The Rolling Stone, who is still touring with his band at the age of 70, is one of a stream of celebrities to turn their hand - or at least lend their name - to a children's book. Ringo Starr, the former Beatle, gave permission for his song Octopus's Garden to be turned into a book in October last year, resulting in sales of 7,000 copies worth $96,000. Madonna's 16 titles, including the English Roses series, have made almost $2.6 million.

Actors have been even more successful. Ricky Gervais's Flanimals series has made $8.5 million and David Walliams's books $36 million, according to figures compiled today by Nielsen BookScan.

Orion plans to publish Richards's book on September 9. It will also include photographs from the Richards family albums.

The singer said that he wanted to celebrate the bond between children and their grandparents.

"I have just become a grandfather for the fifth time, so I know what I'm talking about," he said. "This is a story of one of those magical moments. May I be as great a grandfather as Gus was to me."

Orion declined to mention whether the book would include Richards's recollections of his grandfather waving used condoms at his daughters' suitors and how Dupree's wife "caught him bonking an ARP warden in a blackout". Richards wrote in Life that "Gus" Dupree would take his grandson and his dog, Mr Thompson Wooft, on long walks to get away from his wife.

"On New Cross station late at night in deep fog, Gus gave me my first dog-end to smoke," he wrote. "He never drank, that I can recall. But he must have done something. We never hit pubs. But he would disappear into the back rooms of shops quite frequently. I perused the merchandise with glowing eyes. He'd come out with the same."

The most decisive moment was when Dupree handed Richards his guitar. "I can't remember when it was that he took the guitar down and said, 'Here you go.' Maybe I was nine or ten, so I started pretty late. A gut-string classical Spanish guitar - a sweet, lovely little lady. Although I didn't know what the hell to do with it. The smell of it. Even now, to open a guitar case, when it's an old wooden guitar, I could crawl in and close the lid."

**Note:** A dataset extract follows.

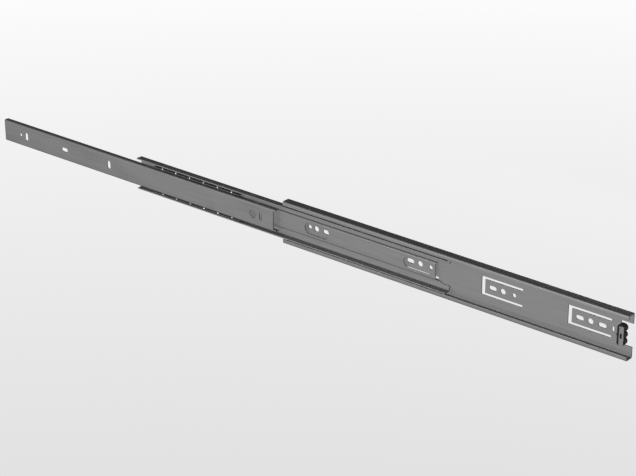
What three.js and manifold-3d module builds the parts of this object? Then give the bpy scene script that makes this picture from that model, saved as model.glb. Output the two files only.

Dupree, a factory worker who played violin, was once a saxophonist, but claimed that he had to give up when his lungs were damaged in a gas attack during the First World War, Richards wrote. "Gus wasn't much of a guitar player himself, but he knew the basics. He showed me the major chord shapes, D and G and E. 
He said, 'Play Malaguena, you can play anything.' By the time he said 'I think you're getting the hang of it,' I was pretty happy."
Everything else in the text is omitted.